Homeowners’ Finances Unable to Meet a Base Rate Rise
Research shows 42 percent of homeowners are worried about meeting their mortgage repayments when the base rate eventually rises.
The Bank of England announced yesterday their decision to keep the base rate at 0.5 percent, marking two years since it has been held at this record low.
Moneysupermarket revealed however that those with debt commitments will be unable to cope when this rises as their finances are already stretched.
If the base rate was to rise by 0.5 percent, homeowners could experience a £44 per month jump in their mortgage payments with those on a £150,000 variable repayment mortgage on 4.74 percent SVR.
“Borrowers need to be aware that a rise of even 0.5 percent will have a big impact on monthly expenditure, especially with family finances being stretched to breaking point,” said Kevin Mountford, Moneysupermarket’s head of banking.

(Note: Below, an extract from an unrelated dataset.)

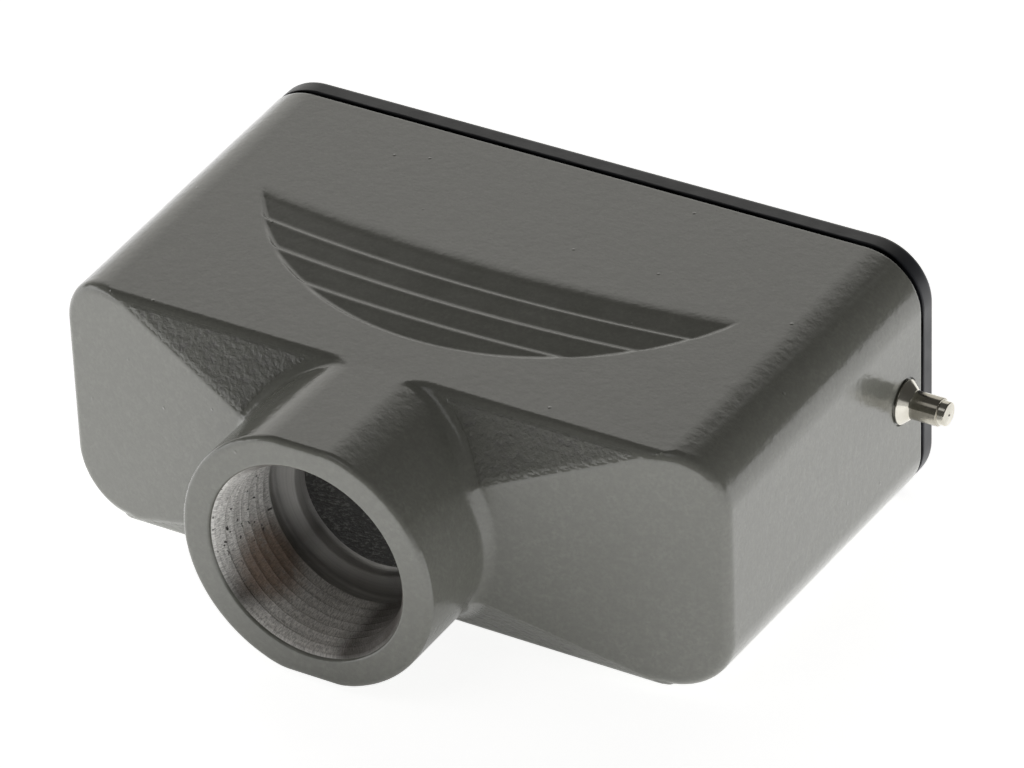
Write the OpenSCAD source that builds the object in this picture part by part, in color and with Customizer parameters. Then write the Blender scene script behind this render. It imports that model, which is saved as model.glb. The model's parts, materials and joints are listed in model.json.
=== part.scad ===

“When rates rise, which they will do sooner rather than later, many people will find they don’t have the spare cash to fund the increases in their monthly payments.”
A worrying 17 percent of borrowers admit they will not be able to afford their mortgage when the rate rises, and a further six percent have already put their house on the market to prevent falling into debt in preparation of not being able to afford their repayments.
Statistics from Credit Action reveals household debt is still rising, with the average standing at £57,635 including mortgages in February.
The CAB deal with 8,004 new debt problems each day, a decrease from 9,389, suggesting those who are in debt are not able to pay it off.
If you are worried your budget will not cope with a base rate rise, think about using a prepaid credit card to prevent you from overspending. You may find a strict budget could prevent you from falling into debt.